--- begin Given material ---

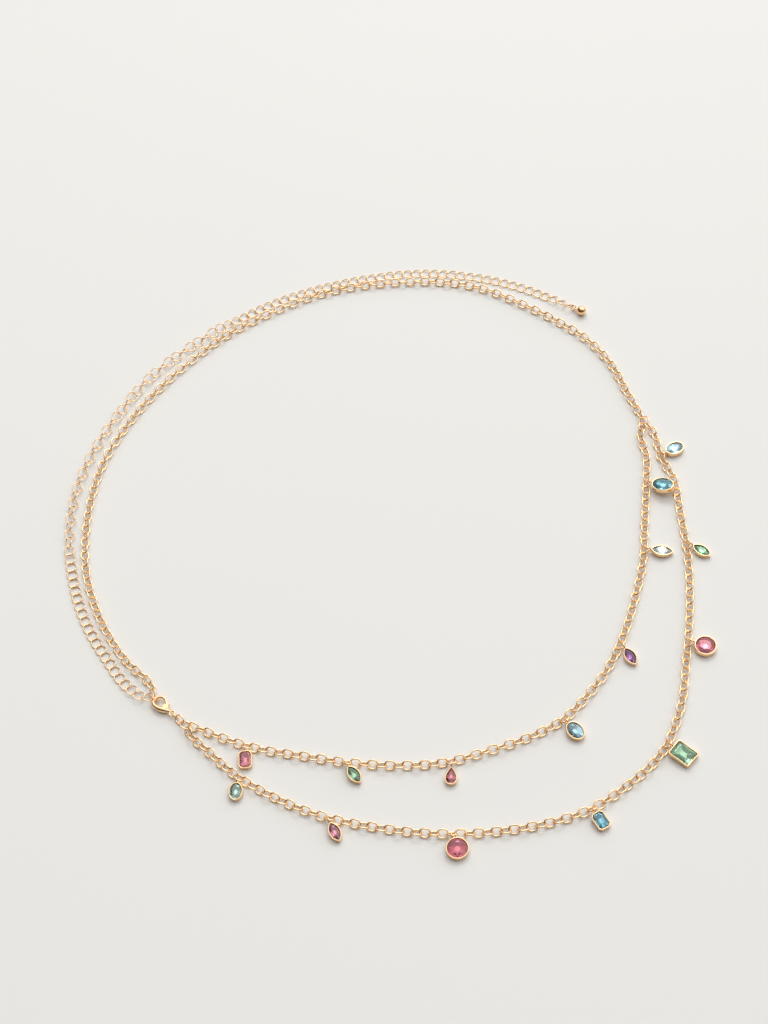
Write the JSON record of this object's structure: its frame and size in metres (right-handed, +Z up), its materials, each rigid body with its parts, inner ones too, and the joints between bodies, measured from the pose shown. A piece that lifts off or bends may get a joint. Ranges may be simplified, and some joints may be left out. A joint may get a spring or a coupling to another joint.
{
  "type": "waist chain",
  "caption": "Gold waist chain with two front strands of coloured bezel-set stone charms, a lobster clasp and a long extender chain ending in a small ball, lying in an open loop",
  "frame": {"origin": "middle of the whole in plan, on the surface that it lies on", "axes": "+Z up from the surface; -Y is the front, where the two strands with the charms are; +X is to the right seen from the front"},
  "size_m": [0.2476, 0.281, 0.0049],
  "materials": {
    "gold": "polished gold plate",
    "stone_aqua": "faceted glass",
    "stone_deep_green": "faceted glass",
    "stone_green": "faceted glass",
    "stone_ice": "faceted glass",
    "stone_mauve": "faceted glass",
    "stone_mint": "faceted glass",
    "stone_pink": "faceted glass",
    "stone_purple": "faceted glass",
    "stone_rose": "faceted glass",
    "stone_sky": "faceted glass",
    "stone_teal": "faceted glass"
  },
  "bodies": {
    "chain": {"inner_strand": "gold", "outer_strand": "gold", "back_chain": "gold", "extender_chain": "gold", "clasp_body": "gold", "jump_ring": "gold", "clasp_link": "gold", "joining_ring": "gold", "junction_ring": "gold", "hook_ring": "gold", "end_ring": "gold", "end_ball": "gold", "inner_setting_1": "gold", "inner_setting_2": "gold", "inner_setting_3": "gold", "inner_setting_4": "gold", "inner_setting_5": "gold", "inner_setting_6": "gold", "inner_setting_7": "gold", "outer_setting_1": "gold", "outer_setting_2": "gold", "outer_setting_3": "gold", "outer_setting_4": "gold", "outer_setting_5": "gold", "outer_setting_6": "gold", "outer_setting_7": "gold", "outer_setting_8": "gold", "inner_stone_1": "stone_pink", "inner_stone_2": "stone_green", "inner_stone_3": "stone_pink", "inner_stone_4": "stone_sky", "inner_stone_5": "stone_purple", "inner_stone_6": "stone_ice", "inner_stone_7": "stone_aqua", "outer_stone_1": "stone_mint", "outer_stone_2": "stone_mauve", "outer_stone_3": "stone_rose", "outer_stone_4": "stone_teal", "outer_stone_5": "stone_green", "outer_stone_6": "stone_rose", "outer_stone_7": "stone_deep_green", "outer_stone_8": "stone_sky"},
    "lever": {"clasp_lever": "gold"}
  },
  "joints": [
    {"name": "lever_hinge", "type": "hinge", "parent": "chain", "child": "lever", "pos_m": [-0.08832, -0.06016, 0.0014], "axis": [0, 0, 1], "range_deg": [0, 25], "stiffness_Nm_per_rad": 0.004}
  ]
}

--- end Given material ---

Determine the number of lines in the listing that hold the word "frame", and supply that number and nothing further.

2